Mirroring his madmen's cosmologies, all these characters ultimately descend from one man, Claye, only glimpsed in one paragraph, committing suicide from a plane. The novel is full of parodic Biblical allusions and restagings (the children of Claye are also the children of clay, i.e. all Mankind), as characters struggle to live in a violent, evil world that God has seemingly abdicated. The novel ranges in space from Italy to the English Channel, by way of the Riviera and Paris, and in time from the French Revolution to the rise of European fascism; or, more precisely, from the creation of the world to, perhaps, its imminent demise.

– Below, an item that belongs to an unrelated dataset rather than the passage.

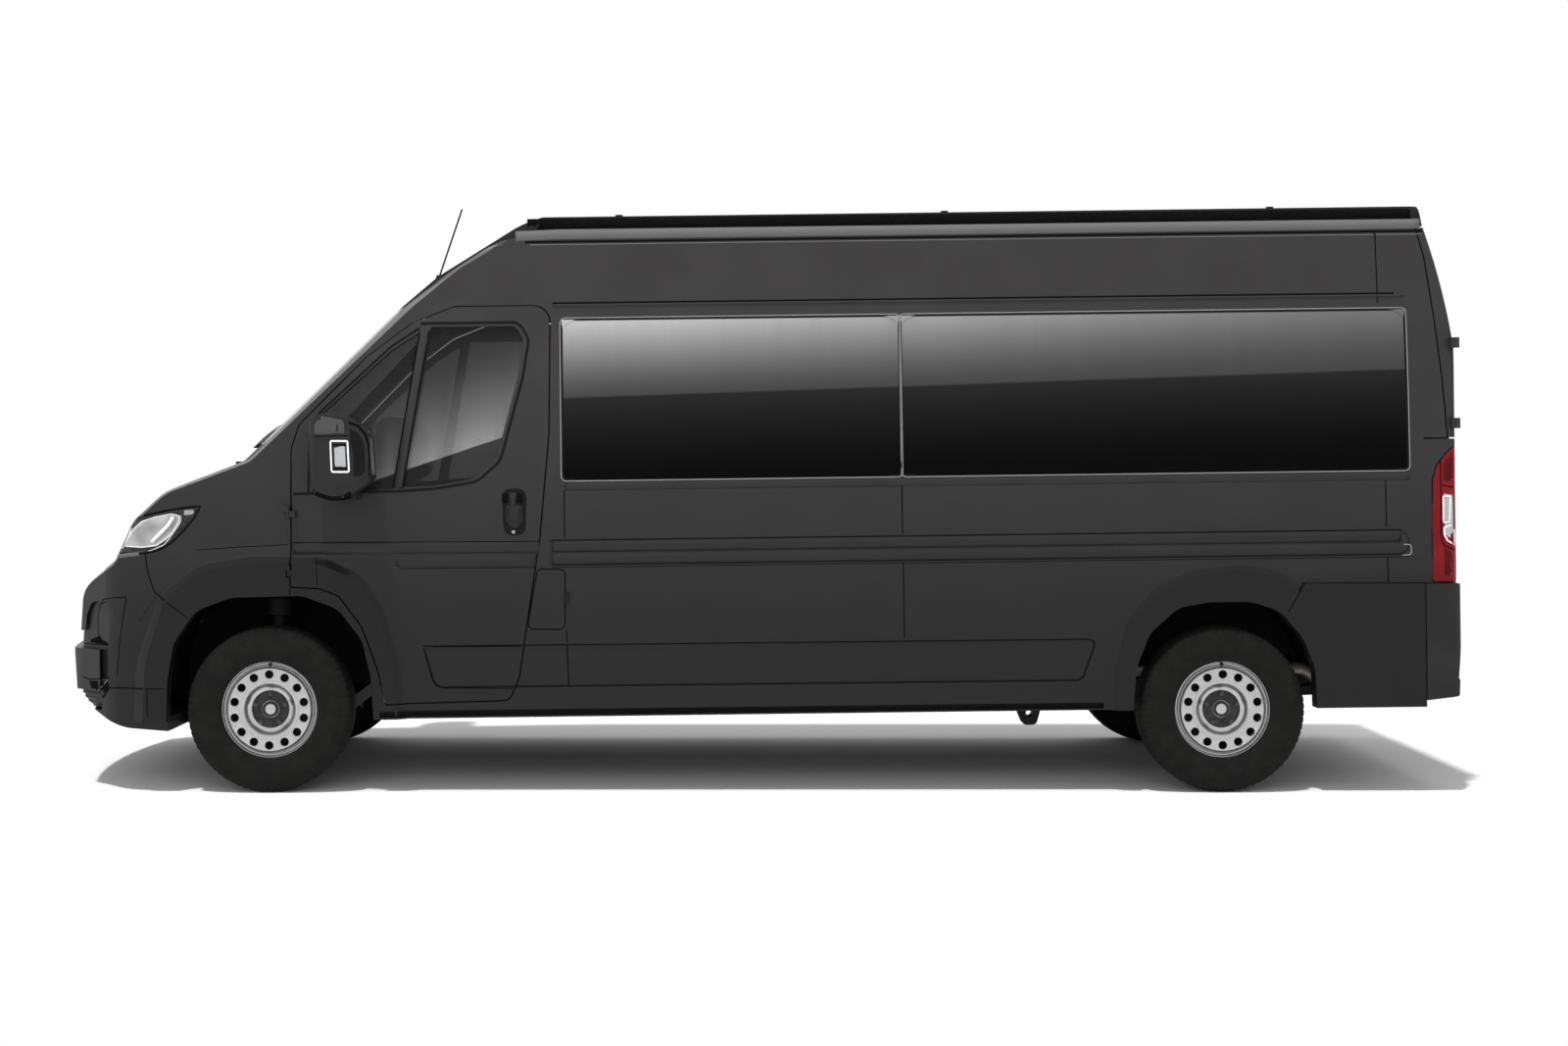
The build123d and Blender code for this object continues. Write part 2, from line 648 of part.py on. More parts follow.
# ---- cab doors ----
pane_depth = 12
pane_edge = 8
pane_layer = without(envelope(pane_depth), envelope(pane_depth + glass))
with BuildPart() as cab_door:
    add(common(without(outer, envelope(22)), grown(door_outline, 0, 700, 1100)))
    add(common(shell, grown(door_outline, -18, 700, 1100)))
    for outline in (quarter_light, door_window):
        add(grown(outline, 0, 700, 1100), mode=Mode.SUBTRACT)
        add(common(pane_layer, grown(outline, pane_edge, 700, 1100)), mode=Mode.SUBTRACT)
    for foot in door_hinge_feet:
        add(side_box(door_axis_u - 10, door_axis_u + door_pin + 5, foot + knuckle_length,
                     foot + 2 * knuckle_length + 5, door_axis_y - leaf_depth - 5, 1100), mode=Mode.SUBTRACT)
        add(knuckle(door_axis_u, door_axis_y, foot, foot + knuckle_length, door_pin, door_axis_u + 30,
                    leaf_depth))
cab_glass = joined(*[common(pane_layer, grown(outline, pane_edge - 0.3, 700, 1100))
                     for outline in (quarter_light, door_window)])
save(cab_door.part, "cab_door_left")
save(flipped(cab_door.part), "cab_door_right")
save(cab_glass, "cab_glass_left")
save(flipped(cab_glass), "cab_glass_right")

# ---- mirrors: a tall housing on an arm at the door's front corner ----
mirror_outline = [(210, 1300, 25), (206, 1560, 25), (262, 1601, 30), (372, 1583, 40), (463, 1520, 40),
                  (472, 1318, 40), (392, 1262, 30), (325, 1236, 30), (245, 1252, 40)]
mirror_in_y = 1040
mirror_out_y = 1252
with BuildPart() as mirror_left:
    with BuildSketch(side_plane.offset(mirror_in_y)):
        with BuildLine():
            FilletPolyline(*points_of(mirror_outline), radius=radii_of(mirror_outline), close=True)
        make_face()
    extrude(amount=mirror_out_y - mirror_in_y)
    with BuildSketch(plan_plane.offset(1200)):
        with BuildLine():
            FilletPolyline((480, -mirror_in_y + 12), (470, -mirror_out_y), (330, -mirror_out_y),
                           (208, -mirror_out_y + 60), (200, -mirror_in_y), (330, -mirror_in_y + 12),
                           radius=[12, 30, 90, 70, 30, 60], close=True)
        make_face()
    extrude(amount=500, mode=Mode.INTERSECT)
    add(side_box(285, 392, 1236, 1263, 970, mirror_in_y + 30))
    add(envelope(-running_gap), mode=Mode.SUBTRACT)
save(mirror_left.part, "mirror_left")
save(flipped(mirror_left.part), "mirror_right")

# ---- fuel flap on the left side ----
fuel_flap = common(without(outer, envelope(flap_thickness)), grown(flap_outline, -2, 900, 1100))
fuel_flap = joined(fuel_flap, knuckle(flap_axis_u, flap_axis_y, flap_hinge_foot + flap_knuckle,
                                      flap_hinge_foot + 2 * flap_knuckle, flap_pin, flap_axis_u - 16, 8))
save(fuel_flap, "fuel_flap")

# ---- wheels ----
bead = rim_seat_diameter / 2
rim_half = 90
rim_gauge = 7
disc_profile = [            # distance outwards from the wheel's middle plane, radius
    (66, bead - rim_gauge + 1), (72, 172), (84, 160), (84, 132), (76, 116), (46, 102), (44, 20),
    (52, 20), (54, 95), (84, 109), (91, 128), (91, 163), (79, 178), (74, bead - rim_gauge + 1),
]
disc_holes = 14
disc_hole_pcd = 292
disc_hole_diameter = 27
bolt_holes = 5
bolt_pcd = 130
hub_radius = 62
hub_inner = -62
brake_radius = 150


def wheel_plane(axle_x, track):
    """x points outwards along the left wheel's axle and y points down."""
    return Plane(origin=(axle_x, -track / 2, axle_height), x_dir=(0, -1, 0), z_dir=(1, 0, 0))


def wheel_axis(axle_x, track):
    return Axis((axle_x, -track / 2, axle_height), (0, -1, 0))


def make_tyre(axle_x, track):
    half = tyre_width / 2
    radius = tyre_diameter / 2
    with BuildPart() as tyre:
        with BuildSketch(wheel_plane(axle_x, track)):
            with BuildLine():
                FilletPolyline((-rim_half + 9, bead), (-rim_half + 9, 222), (-half, 262), (-half, 300),
                               (-98, radius - 9), (-60, radius), (60, radius), (98, radius - 9),
                               (half, 300), (half, 262), (rim_half - 9, 222), (rim_half - 9, bead),
                               radius=[1, 6, 20, 30, 14, 60, 60, 14, 30, 20, 6, 1], close=True)
            make_face()
        revolve(axis=wheel_axis(axle_x, track))
    return tyre.part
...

'Children' is one of those huge, counter-encyclopaedias, like Burton's 'Anatomy of Melancholy', Swift's 'Tale of the Tub', Melville's 'Moby Dick' or Benjamin's 'Arcades', works that gather together masses of alternative knowledge, marginal, ephemeral, 'useless', trivial, rubbish, countering the encyclopaedic ambition to totalise and classify and explain life. by focusing on what seems unimportant, even mad, these works are perversely never complete, spiralling endlessly, creating a counter-knowledge that can make life, the world, the universe, seem vertiginously new and inexhaustible.

There is so much going on in 'Children', it might be overpowering if it wasn't written in crisp, sprightly, ironic, elliptical comic prose. The novel is contemporary with Marcel Carne's poetic realist films that seemed to prevision the Fall of France, and it shares their profound pessimism, but instead of suffocating in dead ends, Queneau offers us a dazzling collage of possibilities, different ways of looking at the world, all bonkers, but as we try to find a way out of the mess produced by prevailing mindsets, than maybe we could do with a little madness.

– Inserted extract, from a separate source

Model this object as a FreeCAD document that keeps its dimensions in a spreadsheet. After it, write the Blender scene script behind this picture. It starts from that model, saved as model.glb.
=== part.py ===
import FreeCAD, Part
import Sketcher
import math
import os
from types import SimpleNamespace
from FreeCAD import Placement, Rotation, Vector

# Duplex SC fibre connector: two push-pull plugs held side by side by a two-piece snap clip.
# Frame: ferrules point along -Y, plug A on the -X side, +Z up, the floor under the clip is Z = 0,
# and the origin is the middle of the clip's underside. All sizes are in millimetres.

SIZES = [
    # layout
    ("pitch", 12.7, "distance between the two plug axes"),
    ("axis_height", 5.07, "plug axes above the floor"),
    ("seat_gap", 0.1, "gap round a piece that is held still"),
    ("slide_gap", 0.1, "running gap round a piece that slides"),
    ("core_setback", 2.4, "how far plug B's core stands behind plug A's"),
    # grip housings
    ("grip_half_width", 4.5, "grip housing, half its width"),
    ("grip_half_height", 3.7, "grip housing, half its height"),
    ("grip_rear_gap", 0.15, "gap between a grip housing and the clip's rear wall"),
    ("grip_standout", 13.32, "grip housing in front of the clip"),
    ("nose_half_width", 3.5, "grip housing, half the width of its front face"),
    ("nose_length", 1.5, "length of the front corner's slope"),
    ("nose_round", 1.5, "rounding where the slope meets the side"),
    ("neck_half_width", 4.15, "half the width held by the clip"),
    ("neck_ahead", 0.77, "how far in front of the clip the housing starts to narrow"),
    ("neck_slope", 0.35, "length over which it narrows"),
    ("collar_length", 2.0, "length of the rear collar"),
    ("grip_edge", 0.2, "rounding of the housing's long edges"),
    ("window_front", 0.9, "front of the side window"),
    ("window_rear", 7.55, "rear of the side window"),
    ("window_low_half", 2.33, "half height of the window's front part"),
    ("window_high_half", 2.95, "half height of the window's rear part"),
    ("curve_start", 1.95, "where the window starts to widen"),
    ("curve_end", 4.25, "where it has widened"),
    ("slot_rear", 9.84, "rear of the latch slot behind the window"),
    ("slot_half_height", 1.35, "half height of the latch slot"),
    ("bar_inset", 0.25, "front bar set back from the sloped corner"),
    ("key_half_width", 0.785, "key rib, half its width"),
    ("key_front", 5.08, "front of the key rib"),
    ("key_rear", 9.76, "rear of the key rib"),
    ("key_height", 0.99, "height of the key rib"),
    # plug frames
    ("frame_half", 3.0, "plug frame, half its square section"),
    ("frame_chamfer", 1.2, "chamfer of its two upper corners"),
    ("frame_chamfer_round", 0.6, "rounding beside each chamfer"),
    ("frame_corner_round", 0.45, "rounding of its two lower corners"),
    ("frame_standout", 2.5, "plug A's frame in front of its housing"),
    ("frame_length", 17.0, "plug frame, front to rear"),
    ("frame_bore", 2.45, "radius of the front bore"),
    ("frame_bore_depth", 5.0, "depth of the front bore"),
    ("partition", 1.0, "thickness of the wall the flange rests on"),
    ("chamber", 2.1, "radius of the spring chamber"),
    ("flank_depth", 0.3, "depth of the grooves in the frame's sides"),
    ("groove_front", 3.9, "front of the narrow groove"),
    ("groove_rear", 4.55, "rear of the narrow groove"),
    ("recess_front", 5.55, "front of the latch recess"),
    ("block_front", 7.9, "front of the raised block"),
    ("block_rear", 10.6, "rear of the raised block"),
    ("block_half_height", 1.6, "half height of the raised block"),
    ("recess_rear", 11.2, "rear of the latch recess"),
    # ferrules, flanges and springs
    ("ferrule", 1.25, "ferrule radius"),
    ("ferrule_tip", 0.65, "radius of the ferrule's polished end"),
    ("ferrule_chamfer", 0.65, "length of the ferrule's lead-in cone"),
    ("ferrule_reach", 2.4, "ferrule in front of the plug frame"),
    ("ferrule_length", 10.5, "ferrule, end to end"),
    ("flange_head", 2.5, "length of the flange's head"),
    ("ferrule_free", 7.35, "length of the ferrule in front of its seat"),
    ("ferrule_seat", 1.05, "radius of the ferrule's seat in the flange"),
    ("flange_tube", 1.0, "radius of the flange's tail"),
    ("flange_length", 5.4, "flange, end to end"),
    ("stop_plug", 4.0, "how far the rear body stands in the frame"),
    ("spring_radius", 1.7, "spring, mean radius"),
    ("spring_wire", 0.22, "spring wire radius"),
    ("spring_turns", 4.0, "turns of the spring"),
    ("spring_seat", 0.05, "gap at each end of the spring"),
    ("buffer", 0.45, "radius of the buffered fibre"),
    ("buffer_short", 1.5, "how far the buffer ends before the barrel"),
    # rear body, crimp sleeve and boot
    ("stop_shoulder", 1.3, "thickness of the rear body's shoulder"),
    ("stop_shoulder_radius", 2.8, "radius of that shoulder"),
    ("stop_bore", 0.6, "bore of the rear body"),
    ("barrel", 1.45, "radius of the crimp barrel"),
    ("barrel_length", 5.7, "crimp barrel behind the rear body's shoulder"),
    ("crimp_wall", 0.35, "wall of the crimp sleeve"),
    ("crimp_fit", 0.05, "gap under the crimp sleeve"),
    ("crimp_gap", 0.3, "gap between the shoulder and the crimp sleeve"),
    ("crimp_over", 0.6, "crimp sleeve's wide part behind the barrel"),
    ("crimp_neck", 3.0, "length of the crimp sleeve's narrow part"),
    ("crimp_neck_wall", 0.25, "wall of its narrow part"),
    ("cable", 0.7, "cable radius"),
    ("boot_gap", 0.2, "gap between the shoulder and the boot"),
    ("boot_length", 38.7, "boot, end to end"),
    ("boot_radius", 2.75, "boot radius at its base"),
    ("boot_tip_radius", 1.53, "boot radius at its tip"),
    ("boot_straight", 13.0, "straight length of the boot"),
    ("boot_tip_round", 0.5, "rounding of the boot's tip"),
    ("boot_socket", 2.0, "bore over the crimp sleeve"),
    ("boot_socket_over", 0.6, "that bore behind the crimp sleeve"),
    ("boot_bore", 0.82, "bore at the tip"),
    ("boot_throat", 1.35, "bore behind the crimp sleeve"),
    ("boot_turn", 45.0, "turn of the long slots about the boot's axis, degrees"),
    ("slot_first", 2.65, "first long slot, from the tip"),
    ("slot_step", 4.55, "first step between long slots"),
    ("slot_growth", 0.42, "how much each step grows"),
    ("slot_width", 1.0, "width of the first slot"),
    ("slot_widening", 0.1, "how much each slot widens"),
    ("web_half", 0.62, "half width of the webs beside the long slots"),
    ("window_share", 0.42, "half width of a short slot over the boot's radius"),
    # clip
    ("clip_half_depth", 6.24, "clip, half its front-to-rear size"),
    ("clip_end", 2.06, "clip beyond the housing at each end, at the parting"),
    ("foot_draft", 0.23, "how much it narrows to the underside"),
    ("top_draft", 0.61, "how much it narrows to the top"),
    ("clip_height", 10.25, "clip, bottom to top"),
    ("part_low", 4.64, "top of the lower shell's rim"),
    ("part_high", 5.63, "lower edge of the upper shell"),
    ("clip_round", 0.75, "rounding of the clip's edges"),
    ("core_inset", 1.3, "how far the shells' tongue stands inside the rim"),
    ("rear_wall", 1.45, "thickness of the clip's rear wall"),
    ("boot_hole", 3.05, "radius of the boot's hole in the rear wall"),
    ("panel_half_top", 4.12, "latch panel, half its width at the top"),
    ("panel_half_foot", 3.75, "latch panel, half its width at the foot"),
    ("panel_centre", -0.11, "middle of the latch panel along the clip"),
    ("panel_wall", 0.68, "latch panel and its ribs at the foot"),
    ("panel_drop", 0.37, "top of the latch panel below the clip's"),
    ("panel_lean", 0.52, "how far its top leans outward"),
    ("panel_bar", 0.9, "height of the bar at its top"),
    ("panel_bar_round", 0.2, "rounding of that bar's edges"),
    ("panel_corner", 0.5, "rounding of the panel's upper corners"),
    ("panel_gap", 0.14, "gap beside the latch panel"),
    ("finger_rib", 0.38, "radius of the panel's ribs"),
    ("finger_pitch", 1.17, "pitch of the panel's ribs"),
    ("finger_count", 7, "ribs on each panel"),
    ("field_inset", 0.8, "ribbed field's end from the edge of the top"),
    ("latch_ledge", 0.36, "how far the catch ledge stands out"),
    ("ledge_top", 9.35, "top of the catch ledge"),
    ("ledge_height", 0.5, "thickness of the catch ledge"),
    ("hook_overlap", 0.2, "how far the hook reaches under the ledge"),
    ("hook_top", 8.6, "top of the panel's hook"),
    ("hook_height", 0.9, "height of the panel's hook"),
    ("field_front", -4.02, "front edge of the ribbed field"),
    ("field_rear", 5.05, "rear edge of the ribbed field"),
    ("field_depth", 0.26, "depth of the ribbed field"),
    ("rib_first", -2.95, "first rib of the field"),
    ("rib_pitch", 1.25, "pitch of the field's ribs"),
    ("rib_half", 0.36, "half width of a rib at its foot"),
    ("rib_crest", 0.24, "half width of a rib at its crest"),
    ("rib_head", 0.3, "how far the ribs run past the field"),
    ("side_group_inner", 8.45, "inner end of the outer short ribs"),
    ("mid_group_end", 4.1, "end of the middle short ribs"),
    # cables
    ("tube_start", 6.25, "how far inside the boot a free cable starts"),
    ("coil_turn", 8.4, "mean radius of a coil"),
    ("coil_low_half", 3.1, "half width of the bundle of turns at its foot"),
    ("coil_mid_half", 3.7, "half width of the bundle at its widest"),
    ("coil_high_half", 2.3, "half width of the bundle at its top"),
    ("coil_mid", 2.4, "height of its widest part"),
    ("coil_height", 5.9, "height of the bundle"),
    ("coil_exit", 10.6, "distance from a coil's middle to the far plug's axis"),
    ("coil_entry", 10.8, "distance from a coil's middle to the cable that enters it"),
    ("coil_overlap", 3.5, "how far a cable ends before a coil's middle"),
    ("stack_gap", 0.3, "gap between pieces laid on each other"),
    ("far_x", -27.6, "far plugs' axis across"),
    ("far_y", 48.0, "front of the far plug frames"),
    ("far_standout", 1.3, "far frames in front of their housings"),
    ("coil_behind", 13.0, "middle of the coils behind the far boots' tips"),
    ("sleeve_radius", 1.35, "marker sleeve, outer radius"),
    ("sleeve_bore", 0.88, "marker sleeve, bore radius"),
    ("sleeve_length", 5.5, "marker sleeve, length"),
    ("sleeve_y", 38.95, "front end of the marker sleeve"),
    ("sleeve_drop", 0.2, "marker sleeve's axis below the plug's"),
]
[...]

4 of 4 people found the following review helpful:
3.0 out of 5 stars Children of Clay, Jan 31 2000
By A Customer - Published on Amazon.com
This review is from: Children of Clay (Paperback)
Children of Clay offers the Master of Literary Illusion's greatest irony, but it ultimately remains unclear if this was Queneau's intention. A principal character in the story, a Monsieur Chambernac, has made it his life's obsession to exhume and bring to light, in a bibliographic encyclopeadia, the works and lives of a collection of obscure, mostly self-published, largely unreadable, delusional 19th century French writers, who have in common only that no interest has ever been taken in their work. M. Chambernac refers to his subject matter as the "literary lunatics." In the end, Chambernac is unable to find a publisher and fails to generate any interest at all in his esoteric encyclopaedia. Answering his own criteria for inclusion in the ranks of literary lunatics, he abandons his manuscript to an unknown author, named Queneau, who requests permission to incorporate the material into a novel he is writing. In fact, as we learn from the introduction, Queneau himself painstakingly researched this material for a similar undertaking and unable to interest a publisher in it, constructed this novel around it in order to get the material into print. As always, Queneau's writing is clever and entertaining, but the various characters and sub-plots fail to cohere adequately to justify the novel form.

2 of 2 people found the following review helpful:
5.0 out of 5 stars A Worthy Read, Dec 21 2000
By "suavis-sum" - Published on Amazon.com
This review is from: Children of Clay (Paperback)
While this volume is a difficult read, it is at once tragic yet humourous; thought-provoking yet full of madness; fantasic yet realistic. Anyone who enjoys a though provoking book, touching on almost all aspects of life will enjoy this book.